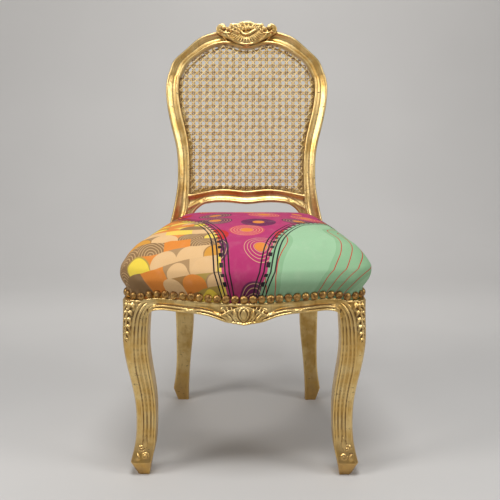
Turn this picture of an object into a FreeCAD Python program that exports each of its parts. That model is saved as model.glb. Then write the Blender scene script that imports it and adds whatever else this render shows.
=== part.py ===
import FreeCAD, Part
import math
import os

# A gilded side chair in the French rococo taste: two cabriole front legs, two posts that are rear leg
# and back stile in one, four seat rails, an arched crest rail and a shaped cross rail round a woven
# cane back, and a domed upholstered seat held by a row of dome nails.
#
# Frame of reference: millimetres, +Z up, the chair faces -Y, and +X is to the right of a viewer who
# stands in front of it. "Left" and "right" in the names are that viewer's. While the pieces are made,
# y = 0 is the line through the centres of the front feet. At the end everything is moved along y, so
# that the origin is the middle of the chair's footprint on the floor.

# Seat frame, seen from above
front_rail_forward = 31.0
seat_frame_depth = 449.0
seat_front_half_width = 232.0
seat_back_half_width = 182.0
front_bow = 33.0
side_bow = 5.0
front_corner_radius = 44.0

# Seat frame: height, depths below the top, and thicknesses
rail_top = 415.0
rebate_depth = 48.0
rail_thickness = 28.0
back_rail_thickness = 28.0
rail_proud = 2.5
front_rail_depth = 64.0
front_rail_drop = 21.0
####
#### Task goal
Write out the material from the first line to the last, exactly.

#### Completed task
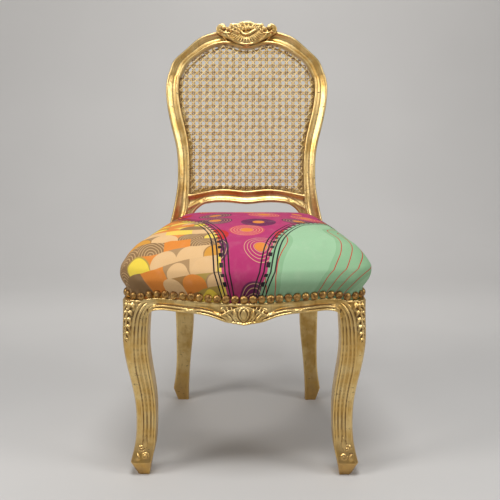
Turn this picture of an object into a FreeCAD Python program that exports each of its parts. That model is saved as model.glb. Then write the Blender scene script that imports it and adds whatever else this render shows.
=== part.py ===
import FreeCAD, Part
import math
import os

# A gilded side chair in the French rococo taste: two cabriole front legs, two posts that are rear leg
# and back stile in one, four seat rails, an arched crest rail and a shaped cross rail round a woven
# cane back, and a domed upholstered seat held by a row of dome nails.
#
# Frame of reference: millimetres, +Z up, the chair faces -Y, and +X is to the right of a viewer who
# stands in front of it. "Left" and "right" in the names are that viewer's. While the pieces are made,
# y = 0 is the line through the centres of the front feet. At the end everything is moved along y, so
# that the origin is the middle of the chair's footprint on the floor.

# Seat frame, seen from above
front_rail_forward = 31.0
seat_frame_depth = 449.0
seat_front_half_width = 232.0
seat_back_half_width = 182.0
front_bow = 33.0
side_bow = 5.0
front_corner_radius = 44.0

# Seat frame: height, depths below the top, and thicknesses
rail_top = 415.0
rebate_depth = 48.0
rail_thickness = 28.0
back_rail_thickness = 28.0
rail_proud = 2.5
front_rail_depth = 64.0
front_rail_drop = 21.0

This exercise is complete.